Yesterday I attended the kick-off briefing/networking meeting for the University’s Opposites Attract Collaboration Challenge. It is an effort by the university to encourage broader cross-disciplinary collaboration, modeled on something that Bristol University have done. The challenge itself is a bit of an experiment, and we’re all feel our way a little bit.

Initially I sat at a table with Daniel and Adam. Adam is an archaeologist, so we didn’t stay together long at the table, as they wanted to mix people from different departments up. But before we join other groups, we worked on Elevator Pitches for our own research, I was very impressed by Adam’s – “Changing Rooms” for Roman Villas he said, with the practiced air of somebody who’d been touting his work around all the museums of the South West (which he had). Daniel was working on European politics, which is a hot topic might now.

Having given each other some feedback on our elevator pitches, and taken away bullet points that each of our listeners had heard us say, we moved to different tables for another challenge. Now I was sat with Anthony, a theoretical physicist, Hang, from the Business School, and Xiaotong from the school of education. First we had to distill the six bullet points that our previous audience had thought our research was about to just two. Then we had work together to propose a collaboration project that address at least one is not both of everyone’s bullet points. Not only that we had to imagine what the output might be: a game; a blog; a poster; a film or podcast; a hands-on display or installation; a live performance; or, an app (or I guess, something else entirely – hovering trampoline shoes was the example they gave from this video).

At first the task seemed impossible. Hang’s interests were about career management and the impact of the choices we make during our working lives. Anthony was working at the most mathematical end of theoretical physics, exploring better mathematical methods to interpret the problem of scale. I’d brought two very simplistic points from my research to the table: digital good and screens bad. Xiaotong was working on a gap analysis of Chinese students expectations of, and the reality of, UK higher education.

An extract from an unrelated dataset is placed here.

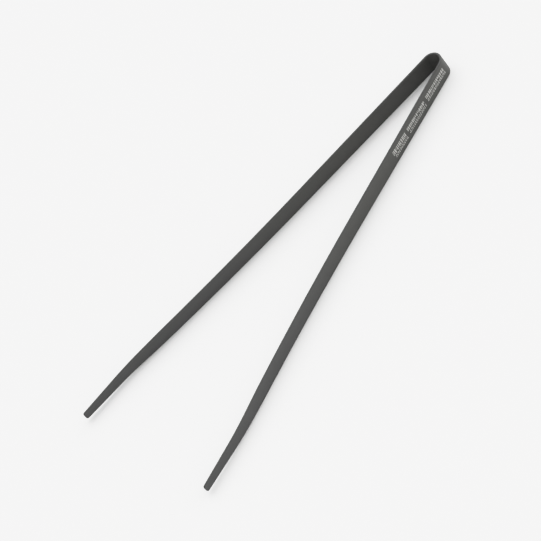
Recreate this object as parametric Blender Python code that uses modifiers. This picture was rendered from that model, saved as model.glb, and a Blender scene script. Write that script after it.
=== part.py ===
"""Strip tongs: a spring steel strip in a soft skin, bent to a narrow bow with two long arms.

The tongs lie on the lower edges of the strip. +Z runs across the strip, the bow is at +Y, the
tips are at -Y and the two arms mirror each other in the plane X = 0. Lengths are in metres.
The strip and its skin are continuous on the real tongs. Here each is split where the bow meets
the arms, so that the arms can turn about the split.
"""

import math

import bmesh
import bpy

# Thicknesses, from the middle of the strip outwards
CORE_THICKNESS = 0.0008
SKIN_CLEARANCE = 0.00005
SKIN_WALL = 0.0003
EDGE_WALL = 0.0006          # the skin past the steel at the upper and lower edges and at the tip

# The strip's route from the middle of the bow to a tip, along its middle surface
BOW_RADIUS = 0.0061
STRAIGHT_LENGTH = 0.1075
CURVED_LENGTH = 0.1225
TAPER_STRAIGHT_LENGTH = 0.0165
TIP_BEND_LENGTH = 0.021
TIP_END_LENGTH = 0.0281
SPREAD_AT_BOW = math.radians(8.8)      # each arm's angle to the middle plane
SPREAD_AT_TAPER = math.radians(11.88)
TIP_TURN = math.radians(4.8)           # how far the tip bends back towards the other one

# The strip's height, from its lower edge to its upper edge
BOW_HEIGHT = 0.0134
TAPER_HEIGHT = 0.0098       # where the edges begin to close in on the tip
TIP_END_HEIGHT = 0.0054

# Rounded edges
EDGE_ROUND = 0.0005
CORE_EDGE_ROUND = 0.0001
TIP_CORNER_ROUND = 0.0016

# The split between the bow and each arm
SPLIT_GAP = 0.0003
STUB = 0.002                # how far each blank runs past the split before it is cut off
BLOCK_SIZE = (0.006, 0.004, 0.027)     # cuts the blank's end off: through it, along it, across it

# Facets along each stretch of the route, and round the edges
STEPS = (12, 5, 14, 2, 9, 3)
SHORTEST_FACET = 0.0003
EDGE_SEGMENTS = 3
TIP_CORNER_SEGMENTS = 4
ROUND_FROM_ANGLE = math.radians(50)    # sharper edges than this are rounded

SKIN_COLOUR = (0.062, 0.063, 0.060, 1.0)
STEEL_COLOUR = (0.56, 0.56, 0.55, 1.0)

STRIP_THICKNESS = CORE_THICKNESS + 2 * (SKIN_CLEARANCE + SKIN_WALL)
SPACE_THICKNESS = CORE_THICKNESS + 2 * SKIN_CLEARANCE
HALF_BOW_LENGTH = BOW_RADIUS * (math.pi / 2 - SPREAD_AT_BOW)
STRETCHES = (
    (HALF_BOW_LENGTH, math.pi / 2, SPREAD_AT_BOW),
    (STRAIGHT_LENGTH, SPREAD_AT_BOW, SPREAD_AT_BOW),
    (CURVED_LENGTH, SPREAD_AT_BOW, SPREAD_AT_TAPER),
    (TAPER_STRAIGHT_LENGTH, SPREAD_AT_TAPER, SPREAD_AT_TAPER),
    (TIP_BEND_LENGTH, SPREAD_AT_TAPER, SPREAD_AT_TAPER - TIP_TURN),
    (TIP_END_LENGTH, SPREAD_AT_TAPER - TIP_TURN, SPREAD_AT_TAPER - TIP_TURN),
)
TAPER_AT = HALF_BOW_LENGTH + STRAIGHT_LENGTH + CURVED_LENGTH
TAPER_LENGTH = TAPER_STRAIGHT_LENGTH + TIP_BEND_LENGTH + TIP_END_LENGTH
STRIP_END = TAPER_AT + TAPER_LENGTH


def run_along(length, first, last):
    """How far a stretch goes in x and y as its heading turns evenly from first to last."""
    turn = last - first
    if abs(turn) < 1e-9:
        return length * math.sin(first), -length * math.cos(first)
    radius = length / turn
    return radius * (math.cos(first) - math.cos(last)), -radius * (math.sin(last) - math.sin(first))


def route(along):
    """The right half's middle surface at a distance from the crown: x, y from the crown, heading."""
    x = 0.0
    y = 0.0
    heading = math.pi / 2
    for length, first, last in STRETCHES:
        part = min(along, length)
        heading = first + (last - first) * part / length
        dx, dy = run_along(part, first, heading)
        x += dx
        y += dy
        along -= part
        if along <= 0:
            break
    return x, y, heading


# The crown's middle surface stands here, so that the origin is midway between crown and tips.
CROWN_Y = (STRIP_THICKNESS / 2 - route(STRIP_END)[1]) / 2 - STRIP_THICKNESS / 2


def place(along, side):
    """A point of the middle surface on the side +1 (right) or -1 (left), and its heading."""
    x, y, heading = route(along)
    return side * x, CROWN_Y + y, heading


def edge_heights(along):
    """The lower and upper edge: flat below down to the taper, then both edges close in."""
    if along <= TAPER_AT:
        high = BOW_HEIGHT + (TAPER_HEIGHT - BOW_HEIGHT) * along / TAPER_AT
        return 0.0, high
    past = along - TAPER_AT
    height = TAPER_HEIGHT + (TIP_END_HEIGHT - TAPER_HEIGHT) * past / TAPER_LENGTH
    fall = (BOW_HEIGHT - TAPER_HEIGHT) / 2 / TAPER_AT
    middle = TAPER_HEIGHT / 2 - fall * past
    return middle - height / 2, middle + height / 2


def stations(start, end):
    """Distances along the strip from start to end, with every facet line between them."""
    found = [start]
    begin = 0.0
    for (length, _, _), steps in zip(STRETCHES, STEPS):
        for i in range(1, steps + 1):
            along = begin + length * i / steps
            if start + SHORTEST_FACET < along < end - SHORTEST_FACET:
                found.append(along)
        begin += length
    found.append(end)
    return found


def material(name, colour, roughness, metallic):
    made = bpy.data.materials.new(name)
    made.use_nodes = True
    shader = made.node_tree.nodes["Principled BSDF"]
    shader.inputs["Base Color"].default_value = colour
    shader.inputs["Roughness"].default_value = roughness
    shader.inputs["Metallic"].default_value = metallic
    made.diffuse_color = colour
    return made


def collection(name):
    made = bpy.data.collections.new(name)
    bpy.context.scene.collection.children.link(made)
    return made


def band(name, group, side, start, end, inset, corner):
    """An upright open band along one arm, its origin on that arm's pivot.

    inset is how far the band stays inside the strip's edges, and corner rounds its tip corners.
    """
    pivot_x, pivot_y, _ = place(HALF_BOW_LENGTH, side)
    bm = bmesh.new()
    low_corner = None
    high_corner = None
    for along in stations(start, end):
        x, y, _ = place(along, side)
        low, high = edge_heights(along)
        low_point = (x - pivot_x, y - pivot_y, low + inset)
        high_point = (x - pivot_x, y - pivot_y, high - inset)
        if low_corner is None:
            low_corner = bm.verts.new(low_point)
            high_corner = bm.verts.new(high_point)
            edge = bm.edges.new((low_corner, high_corner))
            continue
        grown = bmesh.ops.extrude_edge_only(bm, edges=[edge])["geom"]
        edge = next(item for item in grown if isinstance(item, bmesh.types.BMEdge))
        low_corner, high_corner = sorted(edge.verts, key=lambda vert: vert.co.z)
        low_corner.co = low_point
        high_corner.co = high_point
    if corner > 0:
        bmesh.ops.bevel(bm, geom=[low_corner, high_corner], offset=corner, affect="VERTICES",
                        segments=TIP_CORNER_SEGMENTS, profile=0.5, clamp_overlap=False)
    mesh = bpy.data.meshes.new(name)
    bm.to_mesh(mesh)
    bm.free()
    made = bpy.data.objects.new(name, mesh)
    made.location = (pivot_x, pivot_y, 0)
    group.objects.link(made)
    return made


def thicken(piece, thickness):
    solid = piece.modifiers.new("Thickness", "SOLIDIFY")
    solid.thickness = thickness
    solid.offset = 0
    solid.use_even_offset = True


def round_edges(piece, width, segments):
    bevel = piece.modifiers.new("Round edges", "BEVEL")
    bevel.width = width
    bevel.segments = segments
    bevel.limit_method = "ANGLE"
    bevel.angle_limit = ROUND_FROM_ANGLE
    bevel.use_clamp_overlap = False


def cut(piece, cutter):
    boolean = piece.modifiers.new("Cut " + cutter.name, "BOOLEAN")
    boolean.operation = "DIFFERENCE"
    boolean.solver = "EXACT"
    boolean.object = cutter


def as_cutter(piece):
    piece.hide_render = True
    piece.display_type = "WIRE"


def split_block(name, group, side, away):
    """A block that takes a blank's end away, up to half a gap past the split plane.

    away is +1 for the block that lies down the arm and -1 for the one that lies round the bow.
    """
    x, y, heading = place(HALF_BOW_LENGTH, side)
    middle = away * (BLOCK_SIZE[1] - SPLIT_GAP) / 2
    bpy.ops.mesh.primitive_cube_add(size=1)
    block = bpy.context.object
    block.name = name
    for vertex in block.data.vertices:
        for axis in range(3):
            vertex.co[axis] *= BLOCK_SIZE[axis]
    block.location = (x + side * middle * math.sin(heading), y - middle * math.cos(heading),
                      BOW_HEIGHT / 2)
    block.rotation_euler = (0, 0, side * heading)
    for home in list(block.users_collection):
        home.objects.unlink(block)
    group.objects.link(block)
    as_cutter(block)
    return block


def finish(piece, look):
    piece.data.materials.append(look)
    piece.data.shade_smooth()
    piece.data.set_sharp_from_angle(angle=ROUND_FROM_ANGLE)


def make_arm(side, word, parts, cutters, skin_look, steel_look):
    """The steel and the skin of one arm, both cut square at the split."""
    start = HALF_BOW_LENGTH - STUB
    bow_side = split_block(word + "_bow_side", cutters, side, -1)

    space = band(word + "_arm_space", cutters, side, start - STUB, STRIP_END - EDGE_WALL, EDGE_WALL,
                 TIP_CORNER_ROUND - EDGE_WALL)
    thicken(space, SPACE_THICKNESS)
    as_cutter(space)

    skin = band(word + "_arm_skin", parts, side, start, STRIP_END, 0, TIP_CORNER_ROUND)
    thicken(skin, STRIP_THICKNESS)
    round_edges(skin, EDGE_ROUND, EDGE_SEGMENTS)
    cut(skin, space)
    cut(skin, bow_side)
    finish(skin, skin_look)

    inset = EDGE_WALL + SKIN_CLEARANCE
    core = band(word + "_arm_core", parts, side, start, STRIP_END - inset, inset,
                TIP_CORNER_ROUND - inset)
    thicken(core, CORE_THICKNESS)
    round_edges(core, CORE_EDGE_ROUND, 1)
    cut(core, bow_side)
    finish(core, steel_look)


def half_bow(name, group, end, inset, thickness):
    """A band from the crown past the split, mirrored to the other side and thickened."""
    piece = band(name, group, 1, 0, end, inset, 0)
    for vertex in piece.data.vertices:
        vertex.co.x += piece.location.x
    piece.location.x = 0
    mirror = piece.modifiers.new("Mirror", "MIRROR")
    mirror.use_axis = (True, False, False)
    mirror.merge_threshold = 0.00001
    thicken(piece, thickness)
    return piece


def make_bow(parts, cutters, skin_look, steel_look):
    """The steel and the skin of the bow, cut square at both splits."""
    end = HALF_BOW_LENGTH + STUB
    arm_sides = [split_block(word + "_arm_side", cutters, side, 1)
                 for side, word in ((-1, "left"), (1, "right"))]

    space = half_bow("bow_space", cutters, end + STUB, EDGE_WALL, SPACE_THICKNESS)
    as_cutter(space)

    skin = half_bow("bow_skin", parts, end, 0, STRIP_THICKNESS)
    round_edges(skin, EDGE_ROUND, EDGE_SEGMENTS)
    cut(skin, space)

    core = half_bow("bow_core", parts, end, EDGE_WALL + SKIN_CLEARANCE, CORE_THICKNESS)
    round_edges(core, CORE_EDGE_ROUND, 1)

    for block in arm_sides:
        cut(skin, block)
        cut(core, block)
    finish(skin, skin_look)
    finish(core, steel_look)


def main():
    for item in list(bpy.data.objects):
        bpy.data.objects.remove(item, do_unlink=True)
    parts = collection("strip_tongs")
    cutters = collection("cutters")
    skin_look = material("charcoal_skin", SKIN_COLOUR, 0.55, 0.0)
    steel_look = material("spring_steel", STEEL_COLOUR, 0.32, 1.0)
    make_bow(parts, cutters, skin_look, steel_look)
    for side, word in ((-1, "left"), (1, "right")):
        make_arm(side, word, parts, cutters, skin_look, steel_look)


main()
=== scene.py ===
import math
import random

import bmesh
import bpy
from mathutils import Matrix, Vector


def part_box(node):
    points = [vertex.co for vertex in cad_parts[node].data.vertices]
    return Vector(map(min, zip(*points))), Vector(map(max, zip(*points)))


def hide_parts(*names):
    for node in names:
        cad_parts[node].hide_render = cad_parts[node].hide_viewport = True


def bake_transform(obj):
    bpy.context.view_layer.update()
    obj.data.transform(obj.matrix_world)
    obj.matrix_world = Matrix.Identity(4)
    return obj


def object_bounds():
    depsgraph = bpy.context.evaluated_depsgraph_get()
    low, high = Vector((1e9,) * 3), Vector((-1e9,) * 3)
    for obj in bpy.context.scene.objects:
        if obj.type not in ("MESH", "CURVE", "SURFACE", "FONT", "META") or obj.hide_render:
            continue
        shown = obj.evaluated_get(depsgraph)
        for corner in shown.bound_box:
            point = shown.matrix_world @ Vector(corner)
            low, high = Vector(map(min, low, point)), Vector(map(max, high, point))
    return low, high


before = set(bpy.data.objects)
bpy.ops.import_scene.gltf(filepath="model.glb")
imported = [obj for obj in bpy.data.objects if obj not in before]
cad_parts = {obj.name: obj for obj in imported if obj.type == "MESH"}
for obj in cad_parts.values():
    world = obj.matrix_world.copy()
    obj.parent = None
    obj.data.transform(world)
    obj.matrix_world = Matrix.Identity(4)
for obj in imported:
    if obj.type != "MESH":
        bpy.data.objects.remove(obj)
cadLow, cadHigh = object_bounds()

scene = bpy.context.scene
upAxis = Vector((0, 0, 1))
mergeWithin = 1e-7          # points nearer than this are one point
leastTurn = 1e-9            # a stretch that turns by less runs straight

# Camera: a long lens, high on the right of the tongs and rolled, so that the bow is at the top right
camera = {
    "turn": math.radians(74.13),
    "rise": math.radians(46.85),
    "roll": math.radians(-40.82),
    "distance": 2.0,
    "lens": 224.6,
    "aimDownArms": 0.150,      # from the crown towards the tips
    "aimAside": -0.01587,      # along the view's width
    "aimUp": -0.00584,         # along the view's height
    "sensor": 36,
    "nearest": 0.05,
    "farthest": 50,
}

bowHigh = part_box("bow_skin")[1]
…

But then we had the idea of helping Xiaotong collect data for her project. We talked about the career-planning impacts that might motivate Chinese students to seek UK HE. Just for the purposes of the twenty minutes he had to discuss it, we came up with four examples – Reputation and prestige, experiencing Culture, Global Employability and Money. Then we talked about creating a mini exhibition on careers that had those four motives built into the space in four distinct locations. Rather than (or maybe actually as well as) asking students about their motivations, the exhibition would track their movement around the space, using Anthony’s machine learning algorithms to see which of the four motives they were most interested in, based upon the time they spend lingering in that area of the exhibition.

Admittedly, I feel Anthony was hard-done-by in this proposal. There wasn’t much actual cosmic physics here – he’d sacrificed his research aims, in order to contribute his mathematical expertise. And lets face it the maths wouldn’t even be very hard, not as challenging and exciting as the maths problems he’s already working on. So I think with more time we might have found something for satisfying for him, but the other three of us were pretty pleased that with just twenty minutes discussion, we’d come up with something that might contribute to our own research in different ways.

The intention wasn’t it bring this particular brainstorm to life, just to get us all thinking collaboratively. Though afterwards, Xiaotong indicated she might like to explore it further. So, I wonder if any of these ten reasons to the collaborate that the organisers cribbed from The Collaborative Researcher resource developed by Vitae would be enough to persuade Anthony to join us?

 

  1. It’s fun! Collaboration gives you opportunities to work with interesting people, on research that delivers a clear benefit, on topic that really engage your enthusiasm and interest.
  2. 2. Funding Most major funding providers are keen to promote collaborative research as a means to answer bigger questions. The skills and knowledge you gain will strengthen your position to apply for future funding.
  3. Improve your research vision Developing close ties with other researchers also gives you a community with whom to discuss you current and future plans. Their feedback and suggestions will help you to enhance or redefine your vision
  4. Boost your CV A group of researchers should produce more results than an individual! With a team of people writing on various aspects on interconnected work, there is a greater chance of adding to your publication list.
  5. Connect with many people Collaborations are a good way to work with many people at once – in a few years you could work with more researchers than you would during an entire career pursuing solo projects.
  6. 6. Improve your judgment Working with new people can be risky, so you’ll need to develop your own strategies for being sure you can trust your co-workers. Once you learn how to spot evidence of integrity and trustworthiness, you’ll be well positioned to find future partners.
  7. Publish more widely Each researcher in a collaboration will want to reach their own audiences, broadening your reach if you are publishing with them. Multi-disciplinary projects are also more likely to publish in high-impact, wide readership journals.
  8. 8. Improve communication and project management skills If you are involved in helping to write a project plan and communication strategy to manage the different partners, you’ll have marketable skills for the future.
  9. 9. Learn to manage and minimise risk By having a Plan B ready and a process for monitoring progress, you are increasing the likelihood of a successful project and will learn how to establish future research in the most effective way.
  10. Develop a niche As a specialist on a project you have a chance to showcase your expertise and develop your reputation in a particular field.